# Task
Only one stretch of the data below should be repeated: the lines from the line containing "cad_parts[node].hide_render = cad_parts[node].hide_viewport" through the line containing "# with a soft", inclusive, exactly as they are.

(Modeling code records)
□ □ □ □
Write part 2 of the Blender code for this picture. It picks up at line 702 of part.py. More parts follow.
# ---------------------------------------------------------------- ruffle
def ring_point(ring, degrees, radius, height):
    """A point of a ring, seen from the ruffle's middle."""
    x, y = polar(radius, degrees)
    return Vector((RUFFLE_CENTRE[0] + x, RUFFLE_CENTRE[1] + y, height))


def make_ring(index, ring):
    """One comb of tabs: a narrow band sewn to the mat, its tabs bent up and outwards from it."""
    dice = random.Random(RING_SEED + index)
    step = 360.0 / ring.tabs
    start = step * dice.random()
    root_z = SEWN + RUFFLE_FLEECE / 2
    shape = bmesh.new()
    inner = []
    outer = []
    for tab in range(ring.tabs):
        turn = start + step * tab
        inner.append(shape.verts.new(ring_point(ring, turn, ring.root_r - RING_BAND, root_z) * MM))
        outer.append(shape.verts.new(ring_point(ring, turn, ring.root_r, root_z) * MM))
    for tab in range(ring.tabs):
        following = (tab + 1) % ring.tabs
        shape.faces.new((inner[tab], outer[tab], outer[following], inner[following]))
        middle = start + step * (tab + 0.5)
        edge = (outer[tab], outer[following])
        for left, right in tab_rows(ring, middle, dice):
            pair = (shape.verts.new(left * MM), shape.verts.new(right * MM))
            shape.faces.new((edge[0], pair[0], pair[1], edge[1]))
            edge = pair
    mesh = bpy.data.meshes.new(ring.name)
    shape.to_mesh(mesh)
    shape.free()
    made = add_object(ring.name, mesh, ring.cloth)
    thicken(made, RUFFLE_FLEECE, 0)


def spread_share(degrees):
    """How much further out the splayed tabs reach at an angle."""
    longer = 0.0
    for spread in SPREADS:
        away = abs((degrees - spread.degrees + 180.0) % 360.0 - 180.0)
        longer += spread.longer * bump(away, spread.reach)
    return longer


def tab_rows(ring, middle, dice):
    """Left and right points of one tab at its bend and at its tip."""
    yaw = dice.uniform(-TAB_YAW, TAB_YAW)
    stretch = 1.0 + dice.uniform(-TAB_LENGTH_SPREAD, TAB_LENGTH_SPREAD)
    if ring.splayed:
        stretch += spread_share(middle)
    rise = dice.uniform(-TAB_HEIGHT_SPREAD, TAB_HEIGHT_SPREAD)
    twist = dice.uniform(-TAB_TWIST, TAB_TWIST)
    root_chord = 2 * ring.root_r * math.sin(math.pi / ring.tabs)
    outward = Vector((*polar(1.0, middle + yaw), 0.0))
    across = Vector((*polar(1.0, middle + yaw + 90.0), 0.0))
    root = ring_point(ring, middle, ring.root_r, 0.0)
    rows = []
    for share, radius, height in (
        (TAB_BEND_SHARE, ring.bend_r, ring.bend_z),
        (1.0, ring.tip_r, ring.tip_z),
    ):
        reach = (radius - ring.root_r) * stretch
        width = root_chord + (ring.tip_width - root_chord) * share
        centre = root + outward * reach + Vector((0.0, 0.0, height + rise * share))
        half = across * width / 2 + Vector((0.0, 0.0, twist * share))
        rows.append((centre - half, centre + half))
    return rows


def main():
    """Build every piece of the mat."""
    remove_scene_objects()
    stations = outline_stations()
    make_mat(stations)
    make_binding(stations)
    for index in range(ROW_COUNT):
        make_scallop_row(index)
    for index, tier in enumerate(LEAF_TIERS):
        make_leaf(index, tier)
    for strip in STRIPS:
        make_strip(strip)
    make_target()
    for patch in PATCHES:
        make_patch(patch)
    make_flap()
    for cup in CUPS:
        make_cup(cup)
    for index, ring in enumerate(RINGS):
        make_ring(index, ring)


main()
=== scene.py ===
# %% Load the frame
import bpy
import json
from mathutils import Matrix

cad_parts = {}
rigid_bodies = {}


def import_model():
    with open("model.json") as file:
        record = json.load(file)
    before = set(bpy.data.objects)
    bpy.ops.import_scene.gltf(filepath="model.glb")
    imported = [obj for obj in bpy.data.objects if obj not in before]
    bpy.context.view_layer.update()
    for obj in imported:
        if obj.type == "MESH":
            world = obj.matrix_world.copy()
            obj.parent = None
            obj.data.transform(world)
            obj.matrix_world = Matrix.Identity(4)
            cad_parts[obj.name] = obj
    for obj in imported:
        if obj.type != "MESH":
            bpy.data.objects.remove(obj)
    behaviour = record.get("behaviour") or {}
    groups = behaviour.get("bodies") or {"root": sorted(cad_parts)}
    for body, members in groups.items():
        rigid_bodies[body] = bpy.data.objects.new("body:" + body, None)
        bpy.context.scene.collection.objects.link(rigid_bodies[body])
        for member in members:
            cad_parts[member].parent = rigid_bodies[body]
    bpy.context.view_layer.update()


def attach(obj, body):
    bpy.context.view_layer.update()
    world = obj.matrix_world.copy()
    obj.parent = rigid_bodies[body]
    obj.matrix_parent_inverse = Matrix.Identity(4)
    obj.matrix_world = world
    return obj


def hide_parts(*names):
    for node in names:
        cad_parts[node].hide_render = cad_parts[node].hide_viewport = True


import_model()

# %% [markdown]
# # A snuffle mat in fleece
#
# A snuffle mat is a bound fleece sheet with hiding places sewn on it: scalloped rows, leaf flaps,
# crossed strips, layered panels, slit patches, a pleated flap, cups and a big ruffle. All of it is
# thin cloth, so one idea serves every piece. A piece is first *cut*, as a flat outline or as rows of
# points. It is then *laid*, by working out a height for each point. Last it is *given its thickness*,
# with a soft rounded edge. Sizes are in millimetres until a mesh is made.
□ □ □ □
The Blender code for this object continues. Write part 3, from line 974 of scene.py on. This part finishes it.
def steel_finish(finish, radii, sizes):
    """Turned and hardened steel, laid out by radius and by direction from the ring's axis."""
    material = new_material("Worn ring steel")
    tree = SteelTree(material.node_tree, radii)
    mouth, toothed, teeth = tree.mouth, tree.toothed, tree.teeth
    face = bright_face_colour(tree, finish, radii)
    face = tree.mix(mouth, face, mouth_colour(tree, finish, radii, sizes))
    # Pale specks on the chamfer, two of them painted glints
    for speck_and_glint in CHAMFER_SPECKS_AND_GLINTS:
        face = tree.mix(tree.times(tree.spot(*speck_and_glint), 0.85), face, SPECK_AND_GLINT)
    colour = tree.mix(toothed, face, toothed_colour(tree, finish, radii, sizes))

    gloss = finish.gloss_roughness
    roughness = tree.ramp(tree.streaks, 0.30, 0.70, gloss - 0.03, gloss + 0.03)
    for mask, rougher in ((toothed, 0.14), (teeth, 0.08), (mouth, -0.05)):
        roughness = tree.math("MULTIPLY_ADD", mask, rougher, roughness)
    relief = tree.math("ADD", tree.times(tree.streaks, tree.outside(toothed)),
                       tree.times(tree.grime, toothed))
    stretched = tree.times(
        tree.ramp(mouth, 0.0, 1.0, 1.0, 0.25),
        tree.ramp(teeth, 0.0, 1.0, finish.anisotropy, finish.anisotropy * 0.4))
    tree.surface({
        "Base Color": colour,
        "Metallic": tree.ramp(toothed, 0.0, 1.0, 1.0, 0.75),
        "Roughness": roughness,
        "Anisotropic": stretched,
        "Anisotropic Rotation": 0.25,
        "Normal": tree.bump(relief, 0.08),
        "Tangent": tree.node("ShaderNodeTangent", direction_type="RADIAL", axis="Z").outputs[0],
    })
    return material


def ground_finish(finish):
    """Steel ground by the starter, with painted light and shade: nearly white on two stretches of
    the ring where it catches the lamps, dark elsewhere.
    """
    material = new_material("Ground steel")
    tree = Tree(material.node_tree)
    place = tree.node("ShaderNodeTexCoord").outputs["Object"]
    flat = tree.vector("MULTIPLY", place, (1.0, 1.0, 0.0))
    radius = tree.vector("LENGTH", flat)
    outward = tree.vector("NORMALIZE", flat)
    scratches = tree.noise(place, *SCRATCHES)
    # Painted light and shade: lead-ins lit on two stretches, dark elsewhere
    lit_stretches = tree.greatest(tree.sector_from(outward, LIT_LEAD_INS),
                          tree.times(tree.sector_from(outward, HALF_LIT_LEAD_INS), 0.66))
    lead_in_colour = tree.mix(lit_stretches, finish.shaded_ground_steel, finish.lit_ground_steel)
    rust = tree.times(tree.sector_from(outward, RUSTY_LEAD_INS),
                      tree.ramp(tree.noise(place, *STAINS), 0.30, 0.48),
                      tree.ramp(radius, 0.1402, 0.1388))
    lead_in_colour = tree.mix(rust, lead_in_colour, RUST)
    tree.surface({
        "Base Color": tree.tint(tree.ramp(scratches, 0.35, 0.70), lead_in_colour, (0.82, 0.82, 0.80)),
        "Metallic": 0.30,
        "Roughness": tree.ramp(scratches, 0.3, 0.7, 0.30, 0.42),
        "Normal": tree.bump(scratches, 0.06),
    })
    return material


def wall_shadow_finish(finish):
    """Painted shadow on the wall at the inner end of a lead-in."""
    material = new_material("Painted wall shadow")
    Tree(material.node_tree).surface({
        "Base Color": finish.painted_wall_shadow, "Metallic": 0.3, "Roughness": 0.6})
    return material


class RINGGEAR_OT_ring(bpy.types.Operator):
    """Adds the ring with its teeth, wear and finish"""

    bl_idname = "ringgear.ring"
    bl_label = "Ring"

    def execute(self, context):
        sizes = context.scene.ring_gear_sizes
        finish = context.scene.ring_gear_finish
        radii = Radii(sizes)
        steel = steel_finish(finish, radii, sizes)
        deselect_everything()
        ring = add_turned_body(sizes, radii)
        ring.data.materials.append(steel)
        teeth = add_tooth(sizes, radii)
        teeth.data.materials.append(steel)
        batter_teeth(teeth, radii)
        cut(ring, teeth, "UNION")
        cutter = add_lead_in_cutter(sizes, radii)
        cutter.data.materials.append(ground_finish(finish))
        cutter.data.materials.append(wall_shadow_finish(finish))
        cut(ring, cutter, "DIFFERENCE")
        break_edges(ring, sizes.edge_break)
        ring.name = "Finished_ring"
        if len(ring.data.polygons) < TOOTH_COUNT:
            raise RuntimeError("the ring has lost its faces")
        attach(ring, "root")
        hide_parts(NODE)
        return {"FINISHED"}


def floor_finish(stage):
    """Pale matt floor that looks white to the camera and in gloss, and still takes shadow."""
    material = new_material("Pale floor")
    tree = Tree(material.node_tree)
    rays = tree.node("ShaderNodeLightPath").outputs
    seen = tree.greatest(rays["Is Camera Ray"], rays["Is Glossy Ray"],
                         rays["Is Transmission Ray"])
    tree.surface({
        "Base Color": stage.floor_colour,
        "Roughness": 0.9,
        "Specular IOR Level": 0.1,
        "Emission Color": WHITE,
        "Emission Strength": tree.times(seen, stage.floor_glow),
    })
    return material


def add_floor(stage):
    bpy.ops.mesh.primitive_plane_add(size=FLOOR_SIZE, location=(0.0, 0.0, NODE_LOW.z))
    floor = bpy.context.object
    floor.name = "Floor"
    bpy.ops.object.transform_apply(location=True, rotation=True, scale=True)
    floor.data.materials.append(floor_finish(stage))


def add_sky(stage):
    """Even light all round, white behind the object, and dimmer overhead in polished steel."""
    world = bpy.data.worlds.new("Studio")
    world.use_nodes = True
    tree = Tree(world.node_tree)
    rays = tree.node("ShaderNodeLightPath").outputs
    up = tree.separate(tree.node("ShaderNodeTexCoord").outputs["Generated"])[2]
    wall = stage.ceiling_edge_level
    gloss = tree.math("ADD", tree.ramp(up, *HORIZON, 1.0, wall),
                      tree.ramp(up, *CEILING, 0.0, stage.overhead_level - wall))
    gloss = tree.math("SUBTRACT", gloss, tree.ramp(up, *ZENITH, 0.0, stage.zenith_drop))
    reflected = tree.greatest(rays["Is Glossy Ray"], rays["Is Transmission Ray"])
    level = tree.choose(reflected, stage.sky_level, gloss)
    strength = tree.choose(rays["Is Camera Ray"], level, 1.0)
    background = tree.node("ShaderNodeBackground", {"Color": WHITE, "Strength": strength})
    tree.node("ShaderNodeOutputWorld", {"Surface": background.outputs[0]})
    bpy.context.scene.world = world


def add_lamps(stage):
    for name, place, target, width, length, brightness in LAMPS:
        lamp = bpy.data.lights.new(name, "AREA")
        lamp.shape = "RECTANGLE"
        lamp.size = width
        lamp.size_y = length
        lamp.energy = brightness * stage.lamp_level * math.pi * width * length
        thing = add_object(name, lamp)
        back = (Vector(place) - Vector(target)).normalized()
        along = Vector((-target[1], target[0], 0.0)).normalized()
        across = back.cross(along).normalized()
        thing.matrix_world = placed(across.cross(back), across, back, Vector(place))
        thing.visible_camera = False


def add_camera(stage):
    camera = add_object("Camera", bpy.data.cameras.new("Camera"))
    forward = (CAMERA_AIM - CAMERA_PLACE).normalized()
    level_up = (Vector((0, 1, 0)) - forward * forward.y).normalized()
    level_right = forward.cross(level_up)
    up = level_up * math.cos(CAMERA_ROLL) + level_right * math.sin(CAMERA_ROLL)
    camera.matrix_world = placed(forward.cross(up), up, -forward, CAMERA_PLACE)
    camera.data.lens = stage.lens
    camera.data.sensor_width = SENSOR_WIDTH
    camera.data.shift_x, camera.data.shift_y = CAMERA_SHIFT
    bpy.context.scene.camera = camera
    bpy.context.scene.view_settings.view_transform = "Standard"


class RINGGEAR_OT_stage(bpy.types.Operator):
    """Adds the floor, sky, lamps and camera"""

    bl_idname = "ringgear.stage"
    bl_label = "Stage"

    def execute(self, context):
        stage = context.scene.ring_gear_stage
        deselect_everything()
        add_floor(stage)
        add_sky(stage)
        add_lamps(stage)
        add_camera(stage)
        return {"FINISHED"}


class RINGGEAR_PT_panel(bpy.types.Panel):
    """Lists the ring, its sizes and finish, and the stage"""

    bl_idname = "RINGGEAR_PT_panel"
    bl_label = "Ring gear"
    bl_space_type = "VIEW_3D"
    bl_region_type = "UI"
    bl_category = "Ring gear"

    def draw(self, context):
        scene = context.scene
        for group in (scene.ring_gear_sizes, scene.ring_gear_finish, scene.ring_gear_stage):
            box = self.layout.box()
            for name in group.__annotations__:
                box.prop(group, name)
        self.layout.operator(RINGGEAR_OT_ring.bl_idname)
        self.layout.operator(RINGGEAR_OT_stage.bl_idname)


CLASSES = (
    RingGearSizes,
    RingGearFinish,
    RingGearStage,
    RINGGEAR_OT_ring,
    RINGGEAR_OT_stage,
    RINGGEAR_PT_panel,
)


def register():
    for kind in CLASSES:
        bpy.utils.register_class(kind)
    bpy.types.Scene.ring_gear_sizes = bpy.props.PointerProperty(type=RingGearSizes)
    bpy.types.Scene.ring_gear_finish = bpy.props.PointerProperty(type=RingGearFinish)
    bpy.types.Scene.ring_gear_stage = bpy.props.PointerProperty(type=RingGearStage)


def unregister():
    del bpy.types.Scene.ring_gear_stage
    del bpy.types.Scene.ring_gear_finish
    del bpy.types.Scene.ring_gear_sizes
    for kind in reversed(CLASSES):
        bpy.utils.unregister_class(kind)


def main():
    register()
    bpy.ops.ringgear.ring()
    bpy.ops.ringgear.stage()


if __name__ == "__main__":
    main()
□ □ □ □
# Completed task
        cad_parts[node].hide_render = cad_parts[node].hide_viewport = True


import_model()

# %% [markdown]
# # A snuffle mat in fleece
#
# A snuffle mat is a bound fleece sheet with hiding places sewn on it: scalloped rows, leaf flaps,
# crossed strips, layered panels, slit patches, a pleated flap, cups and a big ruffle. All of it is
# thin cloth, so one idea serves every piece. A piece is first *cut*, as a flat outline or as rows of
# points. It is then *laid*, by working out a height for each point. Last it is *given its thickness*,
# with a soft rounded edge. Sizes are in millimetres until a mesh is made.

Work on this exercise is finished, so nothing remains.